Jason Kottke noted a significant change in the “robots.txt” file for whitehouse.gov. “Robots.txt” is a file that tells web crawlers –Google’s indexing program, for example — what to index and what not to index.
The old whitehouse.gov site gave web crawlers 2,400 lines of instructions about what not to include. The new whitehouse.gov site gives two lines of instruction:
User-agent: *
Disallow: /includes/
This tells the webcrawler not to track the “includes” directory at the site, but everything else is fair game.
Shelly says
Third party content is also CC attribute licensed (unless otherwise specified), which I think is symbolic of the difference in the two administrations’ tones. (Obviously, original content is not protected by copyright, as it’s a product of the US government.)
Justin says
For those not aware, an Include file is merely a repeating piece of code, like a navigation bar or logo, that gets used over and over on other pages in the site.
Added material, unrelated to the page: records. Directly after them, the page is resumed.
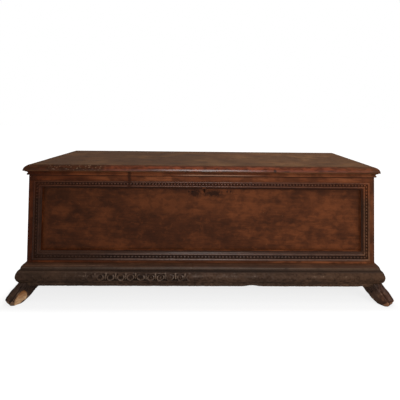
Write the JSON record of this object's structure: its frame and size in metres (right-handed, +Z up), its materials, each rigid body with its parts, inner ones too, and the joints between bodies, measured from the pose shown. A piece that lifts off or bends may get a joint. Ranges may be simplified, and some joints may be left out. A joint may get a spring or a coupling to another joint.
{
  "type": "cassone",
  "caption": "Long walnut chest with a hinged moulded lid, a recessed front panel in a beaded frame, a carved plinth and lion-paw feet.",
  "frame": {"origin": "on the floor, at the centre of the closed chest's bounding box", "axes": "+X along the chest to its right as seen from the front, -Y out of the front, +Z up"},
  "size_m": [1.8036, 0.6138, 0.6303],
  "materials": {
    "walnut_frame": "waxed, worn",
    "walnut_peg": "waxed, worn",
    "walnut_panel": "waxed, worn",
    "walnut_moulding": "waxed, worn",
    "walnut_end": "waxed, worn",
    "walnut_back": "bare, aged",
    "bottom_wood": "bare, aged",
    "walnut_plinth": "waxed, worn",
    "walnut_foot": "waxed, worn",
    "walnut_lid": "waxed, worn",
    "walnut_lip": "waxed, worn",
    "walnut_cleat": "bare, aged",
    "wrought_iron": "dull, hand wrought"
  },
  "bodies": {
    "chest": {"front_top_rail": "walnut_frame", "front_bottom_rail": "walnut_frame", "front_left_stile": "walnut_frame", "front_right_stile": "walnut_frame", "frame_pegs": "walnut_peg", "front_panel": "walnut_panel", "panel_moulding_top": "walnut_moulding", "panel_moulding_bottom": "walnut_moulding", "panel_moulding_left": "walnut_moulding", "panel_moulding_right": "walnut_moulding", "left_end_board": "walnut_end", "right_end_board": "walnut_end", "back_upper_board": "walnut_back", "back_lower_board": "walnut_back", "bottom_board_front": "bottom_wood", "bottom_board_middle": "bottom_wood", "bottom_board_back": "bottom_wood", "plinth_moulding_front": "walnut_plinth", "plinth_moulding_left": "walnut_plinth", "plinth_moulding_right": "walnut_plinth", "foot_front_left": "walnut_foot", "foot_front_right": "walnut_foot", "foot_back_left": "walnut_foot", "foot_back_right": "walnut_foot", "bottom_nails": "wrought_iron", "hinge_loops_back": "wrought_iron", "lock_plate": "wrought_iron", "lock_case": "wrought_iron", "lock_spring": "wrought_iron", "lock_key_pin": "wrought_iron", "lock_nails": "wrought_iron"},
    "lid": {"lid_board": "walnut_lid", "lid_lip_front": "walnut_lip", "lid_lip_left": "walnut_lip", "lid_lip_right": "walnut_lip", "lid_cleat_left": "walnut_cleat", "lid_cleat_right": "walnut_cleat", "cleat_nails": "wrought_iron", "lid_staple": "wrought_iron", "hinge_loops_lid": "wrought_iron"},
    "lock_bolt": {"lock_bolt": "wrought_iron"}
  },
  "joints": [
    {"name": "lid_hinge", "type": "hinge", "parent": "chest", "child": "lid", "pos_m": [0, 0.29124, 0.59145], "axis": [-1, 0, 0], "range_deg": [0, 100]},
    {"name": "bolt_slide", "type": "slide", "parent": "chest", "child": "lock_bolt", "axis": [1, 0, 0], "range_m": [0, 0.014]}
  ]
}
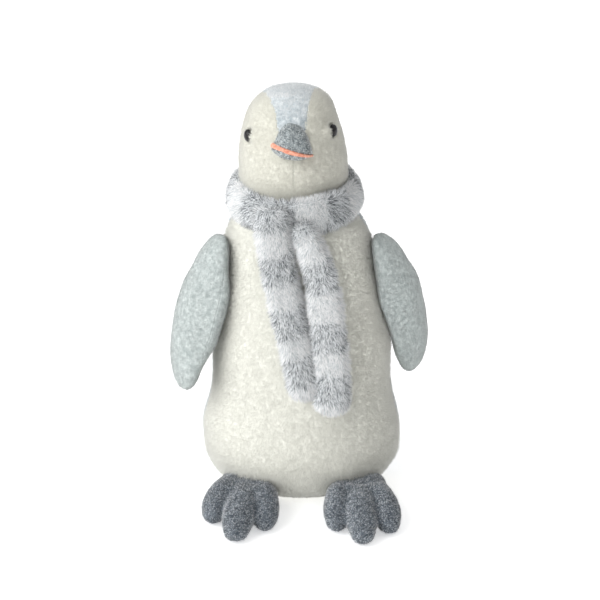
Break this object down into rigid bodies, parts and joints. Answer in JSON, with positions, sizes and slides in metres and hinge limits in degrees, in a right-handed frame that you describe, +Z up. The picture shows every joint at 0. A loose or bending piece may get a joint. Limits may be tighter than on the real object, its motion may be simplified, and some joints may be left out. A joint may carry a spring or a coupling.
{
  "type": "plush penguin",
  "caption": "Stuffed toy penguin standing on a flat base, with a beak, flippers, toed feet and a shaggy striped scarf.",
  "frame": {"origin": "centre of the flat base that the toy stands on", "axes": "+Z up along the toy's height, -Y the way it faces, +X its own left"},
  "size_m": [0.1942, 0.1797, 0.2988],
  "materials": {
    "cream_plush": "short dense pile",
    "blue_grey_plush": "short dense pile, mottled",
    "pale_terry": "short terry, heathered",
    "dark_terry": "short terry, heathered",
    "coral_cloth": "smooth woven cloth",
    "scarf_fur": "long shaggy pile in grey and white stripes",
    "fibre_filling": "loose polyester fibre",
    "pouch_cloth": "plain woven cloth",
    "pellet_plastic": "small pellets",
    "eye_black": "polished black",
    "washer_plastic": "moulded"
  },
  "bodies": {
    "torso": {"body_front_panel": "cream_plush", "body_back_panel": "blue_grey_plush", "body_base_panel": "cream_plush", "body_filling": "fibre_filling", "neck_stem": "fibre_filling", "pellet_pouch": "pouch_cloth", "pellets": "pellet_plastic", "scarf_loop": "scarf_fur"},
    "neck": {"neck_wad": "fibre_filling"},
    "head": {"head_crown_panel": "blue_grey_plush", "head_left_cheek_panel": "cream_plush", "head_right_cheek_panel": "cream_plush", "head_filling": "fibre_filling", "eye_left": "eye_black", "eye_right": "eye_black", "eye_left_washer": "washer_plastic", "eye_right_washer": "washer_plastic", "beak_upper_cover": "dark_terry", "mouth_strip": "coral_cloth", "beak_lower_cover": "dark_terry", "beak_filling": "fibre_filling"},
    "flipper_left": {"flipper_left_outer_panel": "pale_terry", "flipper_left_inner_panel": "pale_terry", "flipper_left_filling": "fibre_filling"},
    "flipper_right": {"flipper_right_outer_panel": "pale_terry", "flipper_right_inner_panel": "pale_terry", "flipper_right_filling": "fibre_filling"},
    "foot_left": {"foot_left_top_panel": "dark_terry", "foot_left_sole_panel": "dark_terry", "foot_left_filling": "fibre_filling"},
    "foot_right": {"foot_right_top_panel": "dark_terry", "foot_right_sole_panel": "dark_terry", "foot_right_filling": "fibre_filling"},
    "scarf_tail_left": {"scarf_left_tail": "scarf_fur"},
    "scarf_tail_right": {"scarf_right_tail": "scarf_fur"}
  },
  "joints": [
    {"name": "neck_nod", "type": "hinge", "parent": "torso", "child": "neck", "pos_m": [-0.0055, 0, 0.236], "axis": [1, 0, 0], "range_deg": [-8, 8]},
    {"name": "head_turn", "type": "hinge", "parent": "neck", "child": "head", "pos_m": [-0.0055, 0, 0.236], "axis": [0, 0, 1], "range_deg": [-25, 25]},
    {"name": "flipper_left_raise", "type": "hinge", "parent": "torso", "child": "flipper_left", "pos_m": [0.0546, -0.007, 0.19], "axis": [0, -1, 0], "range_deg": [0, 70]},
    {"name": "flipper_right_raise", "type": "hinge", "parent": "torso", "child": "flipper_right", "pos_m": [-0.0562, -0.007, 0.19], "axis": [0, 1, 0], "range_deg": [0, 70]},
    {"name": "foot_left_flex", "type": "hinge", "parent": "torso", "child": "foot_left", "pos_m": [0.041, -0.0635, 0.014], "axis": [1, 0, 0], "range_deg": [-12, 30]},
    {"name": "foot_right_flex", "type": "hinge", "parent": "torso", "child": "foot_right", "pos_m": [-0.041, -0.0635, 0.014], "axis": [1, 0, 0], "range_deg": [-12, 30]},
    {"name": "scarf_tail_left_lift", "type": "hinge", "parent": "torso", "child": "scarf_tail_left", "pos_m": [0.005, -0.046, 0.199], "axis": [-1, 0, 0], "range_deg": [0, 60]},
    {"name": "scarf_tail_right_lift", "type": "hinge", "parent": "torso", "child": "scarf_tail_right", "pos_m": [-0.018, -0.046, 0.199], "axis": [-1, 0, 0], "range_deg": [0, 60]}
  ]
}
Includes serve a purpose of expedience for web developers and other technical wizardry.
The best part is that this effectively means the entire site can fully searched. Nothing is hidden from Google and other search engines.
Doug says
Thanks for that information on the “include.” I ran a brief search trying to get a layman’s explanation but was unsuccessful. I suspected it was something that had its reasons but wouldn’t be terribly interesting to the Googling public.